In each case, rows with “nearby” keys are expected to be accessed in the same transaction or in the same SQL statement. Increasing their physical proximity tends to decrease table getpages and avoid random table I/Os. However, this may not always be the case.
Another possible benefit of clustering is when many (hundreds or more) rows with nearby keys are accessed. Clustering may favor either sequential prefetch or dynamic prefetch of pages, reducing I/O wait times and improving application throughput.
Some partitioning schemes will clash with clustering needs. For example, partitioning schemes that distribute row inserts to avoid hot spots may prevent clustering in the preferred manner.
Sometimes the intent of the DBA or database designer is to partition tables similarly to encourage the use of I/O parallelism. This isn’t as common as you might think; most table joins tend to be parent-to-child and each table may have different volumes, hot spots, and clustering needs.
Similar cases are encountered in a data warehouse environment that supports so-called Kimball designs—a single fact table with time-dependent data usually partitioned by date that’s joined to several dimension tables. In these cases, the dimension tables are usually partitioned by subject area or by some key in the subject area. This lets DB2 use a star-join access path to join the dimension tables before joining to the fact table. Implementing I/O-parallelism for the dimension tables may be possible by partitioning them all in a similar fashion.
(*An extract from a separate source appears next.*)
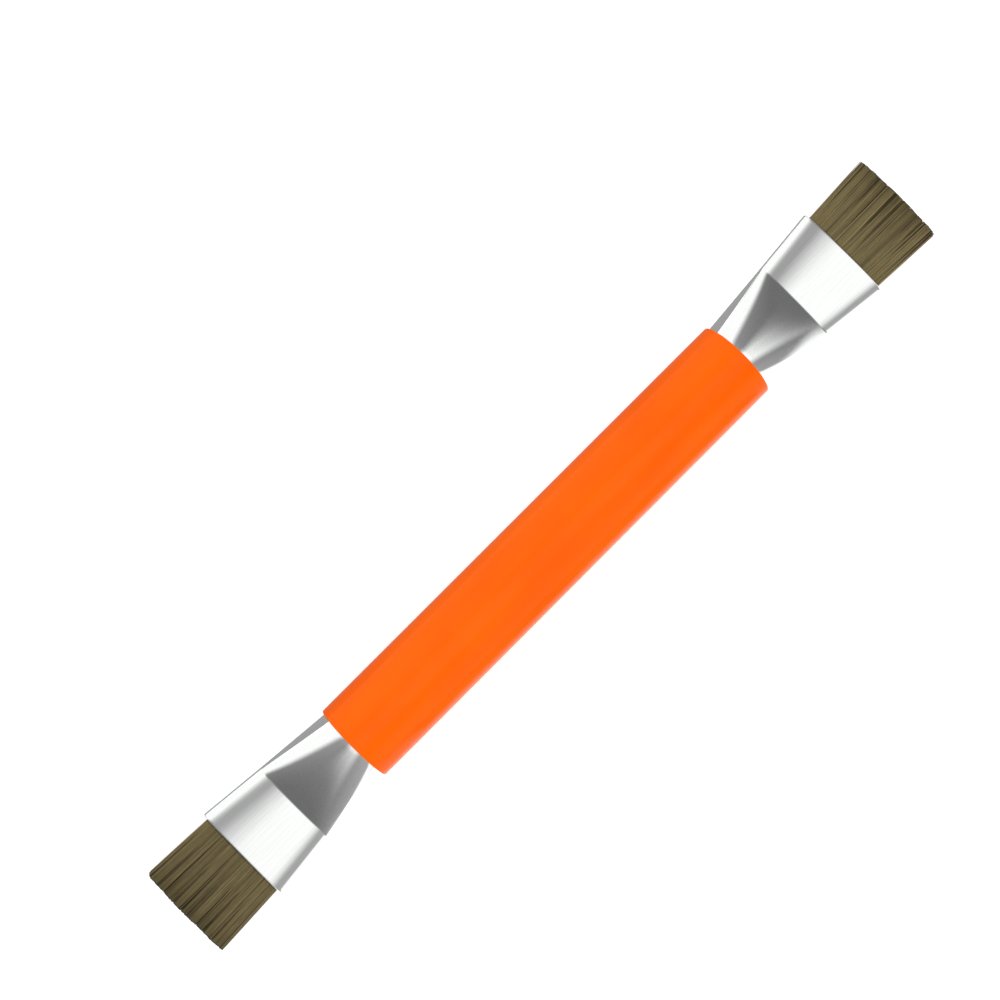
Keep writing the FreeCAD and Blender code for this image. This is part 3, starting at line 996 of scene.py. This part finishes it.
@dataclass
class Studio:
    """A lit white table in a white room, under a soft overhead panel set in a grey ceiling."""

    floor_z: float
    white: float = 1.12
    table_half: float = 1.5
    table_glow: float = 0.38
    # glows of the flags' painted shadow and painted dark reflection
    grey_tone: float = 0.38
    dark_tone: float = 0.12
    flag_lift: float = 0.0003
    lamp_power: float = 3.2
    lamp_size: float = 0.9
    lamp_place: tuple[float, float, float] = (0, 0.07, 0.7)
    camera_place: tuple[float, float, float] = (-12.30, 3.56, 225.2)
    camera_ahead: tuple[float, float, float] = (0.05568, 0.02154, -0.99822)
    camera_right: tuple[float, float, float] = (0.7069, -0.7069, 0.0242)
    lens: float = 65.67

    def room(self) -> None:
        """Light the room: white walls, a grey ceiling and the soft panel, faded on one side.

        Tilt is a ray's angle from straight up, across the pen, and reach is how far it goes along the pen.
        """
        world = bpy.data.worlds.new("white_room")
        world.use_nodes = True
        bpy.context.scene.world = world
        tree = world.node_tree
        way = add_node(tree, "SeparateXYZ", None, {0: add_node(tree, "TexCoord").outputs["Generated"]})
        x, y, z = way.outputs
        tilt = add_node(tree, "Math", {"operation": "ARCTAN2"}, {0: y, 1: z}).outputs[0]
        reach = add_node(tree, "Math", {"operation": "ABSOLUTE"}, {0: x}).outputs[0]
        off_middle = add_node(tree, "Math", {"operation": "SUBTRACT"}, {0: x, 1: 0.05}).outputs[0]
        off_middle = add_node(tree, "Math", {"operation": "ABSOLUTE"}, {0: off_middle}).outputs[0]
        rear = add_node(tree, "MapRange", None, {0: x, 1: 0.1, 2: -0.1}).outputs[0]

        # The tilt, leaned by the reach: each edge below runs along one of these.
        drawn_in = add_node(tree, "Math", TIMES_PLUS, {0: reach, 1: 0.25, 2: tilt}).outputs[0]
        upper = add_node(tree, "Math", TIMES_PLUS, {0: rear, 1: 0.045, 2: drawn_in}).outputs[0]
        lower = add_node(tree, "Math", TIMES_PLUS, {0: rear, 1: -0.06, 2: drawn_in}).outputs[0]
        far = add_node(tree, "Math", TIMES_PLUS, {0: reach, 1: -0.73, 2: tilt}).outputs[0]
        near = add_node(tree, "Math", TIMES_PLUS, {0: reach, 1: -1.7, 2: tilt}).outputs[0]
        close = add_node(tree, "Math", TIMES_PLUS, {0: off_middle, 1: 4.0, 2: tilt}).outputs[0]

        # The panel, which falls off towards its upper edge and is faded at its lower edge and at both ends.
        fall = add_node(tree, "MapRange", None, {0: upper, 1: 0.36, 2: 0.08}).outputs[0]
        panel = add_node(tree, "Math", {"operation": "POWER"}, {0: fall, 1: 1.35}).outputs[0]
        for value, dark, lit in ((lower, -0.68, -0.28), (x, 0.91, 0.44), (x, -0.72, -0.16)):
            edge = add_node(tree, "MapRange", SOFT_EDGE, {0: value, 1: dark, 2: lit})
            inputs = {0: panel, 1: edge.outputs[0]}
            panel = add_node(tree, "Math", {"operation": "MULTIPLY"}, inputs).outputs[0]

        # The white walls: beyond the pen, on the camera's side of it, and a strip close to its middle.
        bright = panel
        for value, dark, lit in ((far, 0.23, 0.63), (near, -1.94, -2.14), (close, -0.38, -0.58)):
            edge = add_node(tree, "MapRange", SOFT_EDGE, {0: value, 1: dark, 2: lit})
            inputs = {0: bright, 1: edge.outputs[0]}
            bright = add_node(tree, "Math", {"operation": "MAXIMUM"}, inputs).outputs[0]

        # The ceiling darkens along the pen. The camera itself sees plain white.
        ceiling = add_node(tree, "MapRange", None, {0: reach, 1: 0.2, 2: 0.82, 3: 0.37, 4: 0.15}).outputs[0]
        shade = add_node(tree, "Mix", {"data_type": "FLOAT"}, {0: bright, 2: ceiling, 3: 1.0}).outputs[0]
        seen = add_node(tree, "LightPath").outputs["Is Camera Ray"]
        plain = add_node(tree, "Mix", {"data_type": "FLOAT"}, {0: seen, 2: shade, 3: 1.0}).outputs[0]
        strength = add_node(tree, "Math", {"operation": "MULTIPLY"}, {0: plain, 1: self.white}).outputs[0]
        background = tree.nodes["Background"]
        tree.links.new(strength, background.inputs["Strength"])
        background.inputs["Color"].default_value = (1, 1, 1, 1)

    def table(self) -> None:
        """Lay the lit white table that the pen rests on: opal acrylic sheet, matt and glowing from within."""
        shape = bmesh.new()
        bmesh.ops.create_grid(shape, x_segments=8, y_segments=8, size=self.table_half)
        bmesh.ops.translate(shape, verts=shape.verts, vec=(0, 0, self.floor_z))
        FloorSheet("studio_table", "opal_acrylic_sheet", self.table_glow, "#F8F8F7", 0.8, 0.1).lay(shape)

    def flag(self, name: str, tone: float, panels: list[FlagPanel], unseen_by: tuple[str, ...]) -> None:
        """Lay a glowing flag on the table beside the pen, which the camera doesn't see: it is painted
        reflection in gloss and metal, and painted shade where diffuse rays see it.

        Args:
            name: The flag's name.
            tone: How bright it looks.
            panels: Its panels.
            unseen_by: The kinds of ray that pass it by.
        """
        shape = bmesh.new()
        for panel in panels:
            verts = bmesh.ops.create_grid(shape, x_segments=1, y_segments=1, size=0.5)["verts"]
            start = [vert for vert in verts if vert.co.y < 0]
            bmesh.ops.scale(shape, verts=start, vec=(panel.spread, 1, 1))
            bmesh.ops.scale(shape, verts=verts, vec=(panel.x1 - panel.x0, panel.y1 - panel.y0, 1))
            middle = ((panel.x0 + panel.x1) / 2, (panel.y0 + panel.y1) / 2, self.floor_z + self.flag_lift)
            bmesh.ops.translate(shape, verts=verts, vec=middle)
        FloorSheet(name, f"{name}_felt", tone, unseen_by=unseen_by).lay(shape)

    def flags(self) -> None:
        """Lay a grey flag on one side of the pen, longer at its ends, and a dark one on the other. The grey
        one is a painted reflection of the pen's shadow on the table and paints shade on the handle's side next
        to it; the dark one is a painted dark reflection, seen only in gloss and metal.
        """
        unseen_by = ("camera", "shadow", "transmission", "volume_scatter")
        grey = [
            FlagPanel(-0.06, 0.007, 0.06, 0.041),
            FlagPanel(0.06, 0.007, 0.2, 0.12),
            FlagPanel(-0.2, 0.007, -0.06, 0.12),
        ]
        dark = [FlagPanel(-0.027, -0.25, 0.035, -0.018, 2.2)]
        self.flag("grey_flag", self.grey_tone, grey, unseen_by)
        self.flag("dark_flag", self.dark_tone, dark, (*unseen_by, "diffuse"))

    def lights(self) -> None:
        """Hang a large soft light overhead, which the metal doesn't mirror."""
        lamp = bpy.data.lights.new("overhead_soft_light", "AREA")
        lamp.shape = "DISK"
        lamp.size = self.lamp_size
        lamp.energy = self.lamp_power
        hung = bpy.data.objects.new("overhead_soft_light", lamp)
        hung.location = self.lamp_place
        hung.visible_glossy = False
        hung.visible_camera = False
        bpy.context.scene.collection.objects.link(hung)

    def camera(self) -> None:
        """Stand the camera nearly straight above the pen, turned so that the pen lies on the diagonal."""
        lens = bpy.data.cameras.new("camera")
        lens.lens = self.lens
        lens.clip_start, lens.clip_end = 0.01, 10
        camera = bpy.data.objects.new("camera", lens)
        ahead, right = Vector(self.camera_ahead).normalized(), Vector(self.camera_right)
        up = right.cross(ahead).normalized()
        right = ahead.cross(up)
        turn = Matrix((right, up, -ahead)).transposed().to_4x4()
        camera.matrix_world = Matrix.Translation(Vector(self.camera_place) * MM) @ turn
        bpy.context.scene.collection.objects.link(camera)
        bpy.context.scene.camera = camera

    def build(self) -> None:
        """Set up the whole studio."""
        self.room()
        self.table()
        self.flags()
        self.lights()
        self.camera()
        bpy.context.scene.view_settings.view_transform = "Standard"


def main() -> None:
    """Build the pen, piece by piece, and the studio round it."""
    logging.basicConfig(level=logging.INFO, format="%(message)s")
    hinges = {joint["name"]: abs(joint["pos_m"][0]) / MM for joint in frame["record"]["behaviour"]["joints"]}

    _, sleeve_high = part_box("grip_sleeve")
    GripSleeve(half_length=sleeve_high[0] / MM, radius=sleeve_high[2] / MM).fit(
        MouldedABS("moulded_gloss_abs", roughness=0.12, ior=1.53, specular=0.07)
    )
    log.info("sleeve: %.1f mm long", 2 * sleeve_high[0] / MM)

    aluminium = DrawnAluminium("polished_drawn_aluminium", roughness=0.07, metallic=1.0).material()
    hair = DyedHair("dyed_brush_hair", roughness=0.5, ior=1.55, specular=0.3).material()
    for end in End:
        ferrule_low, ferrule_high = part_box(end.named("ferrule"))
        near, far = sorted((abs(ferrule_low[0]), abs(ferrule_high[0])))
        ferrule = Ferrule(
            end,
            mouth_x=far / MM,
            socket_x=near / MM,
            sleeve_x=sleeve_high[0] / MM,
            half_width=ferrule_high[1] / MM,
        )
        ferrule.fit(aluminium)
        log.info("%s ferrule: %.1f to %.1f mm", end.name.lower(), near / MM, far / MM)

        tuft_low, tuft_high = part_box(end.named("bristle_tuft"))
        cut_x = max(abs(tuft_low[0]), abs(tuft_high[0])) / MM
        HairTuft(
            end,
            mouth=Section(far / MM, *HAIR_AT_MOUTH),
            cut=Section(cut_x, tuft_high[1] / MM, tuft_high[2] / MM),
            hinge_x=hinges[end.named("bristle_flex")],
            rounded_side=-end.value,
            corner_round=0.45 if end is End.FRONT else 0.8,
            # painted light: the front tuft's hair lighter, the rear's darker
            painted_light_shift=0.05 * end.value,
            seed=11 if end is End.FRONT else 23,
        ).fit(hair)

    HiddenParts(
        rod=TurnedBeech("turned_beech", roughness=0.65),
        thread=TwistedCotton("twisted_cotton", roughness=0.9),
        resin=CastEpoxy("cast_epoxy", roughness=0.2, ior=1.55),
    ).fit()
    log.info("rod, threads and resin dressed")

    Studio(floor_z=CAD_BOX[0][2]).build()


if __name__ == "__main__":
    main()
Clustering methods that take advantage of methods of high-performance data access (joins, I/O parallelism, prefetch) are usually chosen because they tend to avoid I/O and throughput constraints. However, as more data is accessed and locked, data availability issues may arise.
Sometimes, partitioning schemes create additional issues for the DBA. A case in point involves the previous example where data is inserted into partitions based on a random surrogate key. Here, the DBA has little choice but to schedule regular image copies of all partitions. Contrast this with a month-based partitioning scheme, where it may be possible to schedule frequent image copies of current data only (perhaps the most recent partition), while other partitions are copied less frequently. Of course, this assumes that old data is changed far less frequently (or not at all) compared to recent data.
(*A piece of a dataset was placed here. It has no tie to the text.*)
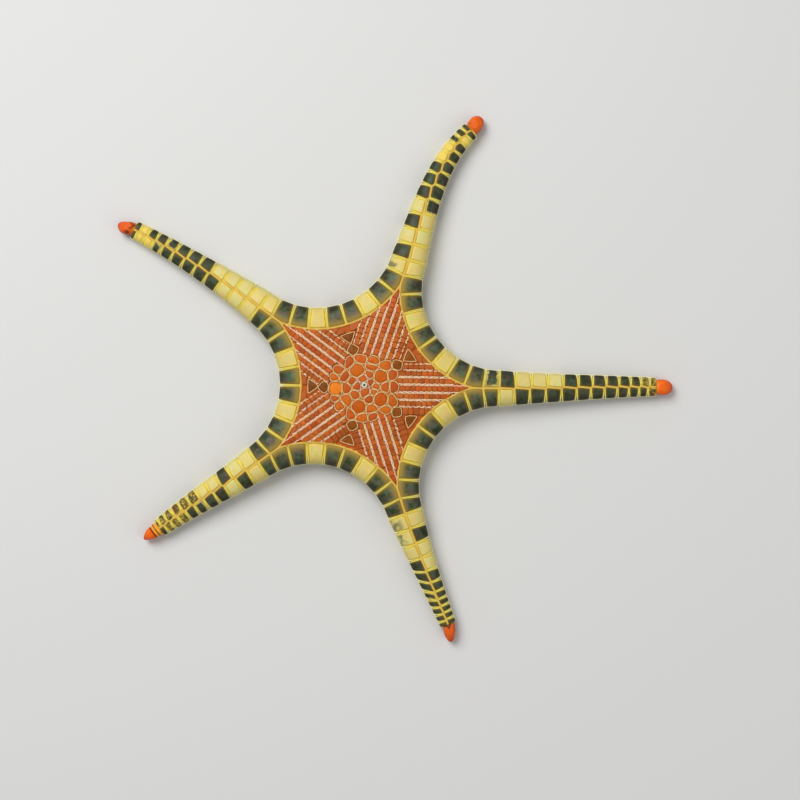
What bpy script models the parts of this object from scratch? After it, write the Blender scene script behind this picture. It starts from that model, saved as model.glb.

This also applies to a disaster recovery environment. With a month-based partitioning scheme, the DBA can recover recent partitions first, making critical data available as fast as possible. This must be accompanied by the proper indexing scheme, perhaps using DPSIs and including index image copies.
Some final notes on partitioning:
- Partitioning schemes such as partition rotation sometimes require coordinating application and database administration efforts to ensure that image copy, reorg, and purge processes access the correct physical and logical partitions.
- Different partitioning methods support data load, old data purging, and infrastructure processes (backup, reorg, etc.) to different degrees.
- Application data access patterns, proposed data distribution, and data volatility may determine a particular partitioning scheme.
Making a change to a partitioning scheme may not be a viable option, or at least may be deemed extremely costly. Such a change usually means a complete data unload/load, rebuilding indexes, changing infrastructure support processes, and more. So, once chosen, the DBA would prefer that the partitioning scheme remain in place.
A corollary of this is that if multiple partitioning methods are viable for a particular table you should choose the one deemed most flexible. This requires the DBA to be aware of current system performance constraints to determine what manner of partitioning will yield best performance.
Finally, there are some disadvantages to partitioning. Partitioning increases the number of physical data sets that must be created, including any indexes that are also partitioned. This increase means adjusting corresponding DB2 configuration parameters to account for managing, opening, and closing a larger number of data sets. There are other factors to take into account and you should refer to the appropriate IBM DB2 manual for these.
The following is a list of best practices for database design when considering overall system performance:
- Many of the benefits of partitioning aren’t available for segmented tablespaces in DB2 V8. Universal table spaces, available in DB2 9 for z/OS, combine some of the features of both segmented and partitioned table spaces. For those on DB2 V8, consider partitioning for intermediate and large-size tables. Implementing partitioning isn’t required, but considering it is a good idea if only to ensure that data purge processes are discussed at design time. If you have migrated to DB2 9, consider universal table spaces.
- Partition based on major I/O activity (purge, mass insert, avoiding hot spots), but also consider current system resource constraints and how they may be affected. For example, in a DB2 subsystem where many batch jobs execute in a limited batch window, batch application elapsed time (i.e., throughput) is a constraint. So, you might consider partitioning to relieve potential throughput issues.
- Partitioning to minimize I/Os requires a detailed knowledge of data access patterns. In particular, purge processes are highly I/O-intensive; they usually involve lots of data access during a short period, deletion of rows and index entries, and logging of changes. Partitioning to take the purge process into account may be the most important factor in database design.
- Maximizing data availability is tightly linked to locking. While row-level locking is a potential fix for this it has several disadvantages, including increased CPU usage and greatly increasing the number of locked objects within the scope of a transaction. Reducing data availability constraints is usually accomplished by improving transaction design by either shortening transaction lengths, decreasing the amount of data locked per transaction, avoiding locks (i.e., using uncommitted read), and so forth. It may be useful to consider partitioning that increases availability (avoiding hot spots, minimizing locking) by spreading data throughout multiple partitions. However, this has the disadvantage of increasing I/Os and possibly affecting throughput.
- Throughput constraints can be relieved with good table design once the data access patterns causing the issue are understood. Delays due to mass insert processing can be alleviated with partitioning by ascending key. Delays due to purge processing may be handled with rotating partitions. Of course, each of these methods (and others) may lead to constraints on other resources.
There are partitioning methods we haven’t covered, as well as many additional considerations that are beyond the scope of this article. Nevertheless, we hope this article has given you some ideas to consider, especially in the area of good database design. Considering potential resource constraints and designing databases to mitigate or avoid them is a best practice.